Ik vraag haar wat er is gebeurd. Ze zegt dat haar hart in stukken is gevallen
Voor mij zie ik een hart wat in stukken op de grond ligt. Het verdriet is voelbaar. Wie is er ooit bij haar weggegaan of heeft haar hart gestolen? Die vraag stel ik niet. Ik stel intuïtief de vraag of hij het waard was. Ze knikt van ja. Ik vraag haar of het haar zou lukken om hem in haar hart te sluiten.
Er gebeurt iets in haar. In mij voel ik golfjes van compassie. Ze knikt.
Aida is een week gebleven. De twee weken die haar waren toegezegd die nodig waren om de medicatie op te kunnen starten, ze kon niet blijven. Ze is zonder medicatie en zonder overleg met haar behandelaar weer naar huis vertrokken.
Wanneer we stoppen met iets te willen oplossen voor de ander, dan komt er misschien ruimte voor de ‘verhalen’ en voor de opgeslagen energie van deze ‘verhalen’ in het lichaam. Soms wil er iets gezien of erkent worden en is dat een opening voor heling. Wanneer cliënten deze uitnodiging voelen, kunnen zij misschien ook blijven….
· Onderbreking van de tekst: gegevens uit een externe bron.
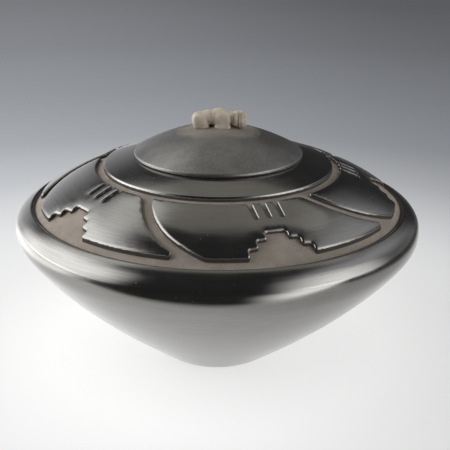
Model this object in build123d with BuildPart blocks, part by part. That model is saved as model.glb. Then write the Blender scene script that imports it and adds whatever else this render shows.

Wanneer we medicamenteus ingrijpen, grijpen we misschien wel in op een mogelijkheid tot natuurlijk herstel. Wat gezien wil worden krijgt dan geen plek
Tanja Tillemans is psychiatrisch verpleegkundige binnen een flexpool voor Ggz drenthe en werkt als trainer / coach binnen haar eigen praktijk.
Tanja over Bio-Enhancement binnen de psychiatrie:
“Onze cliënten zijn over het algemeen zeer sensitief. Daarnaast maak ik mee dat hun ‘anders zijn’ onder andere een betekenis uitdrukt van wat hen of het systeem waar zij uit voortkomen, is overkomen. Wanneer wij onszelf als instrument afstemmen en finetunen, neemt ook ons waarnemingsvermogen toe. Er komen andere manieren vrij voor informatieoverdracht. Deze andere manieren van informatieoverdracht lijken een krachtige en prachtige werking te hebben op het welbevinden van mensen met een psychiatrische kwetsbaarheid en de zorgprofessional zelf. Met name op het gebied van veilig voelen en verwerking en integratie van prikkels en emoties en het voelen van compassie. Doordat je middels de zogenaamde ‘bluetooth verbinding’ een stille getuige bent van wat zich bij de ander afspeelt, bevestig je dat proces, niet zozeer de inhoud als zodanig. Het lijkt erop dat het zijn met de ander op deze laag van eenheid een bepaalde mate van veiligheid biedt voor integratie. Bio-Enhancement is een reproduceerbare methode en is ontstaan uit systemisch werk (opstellingen), theoryU en methode Rességuier.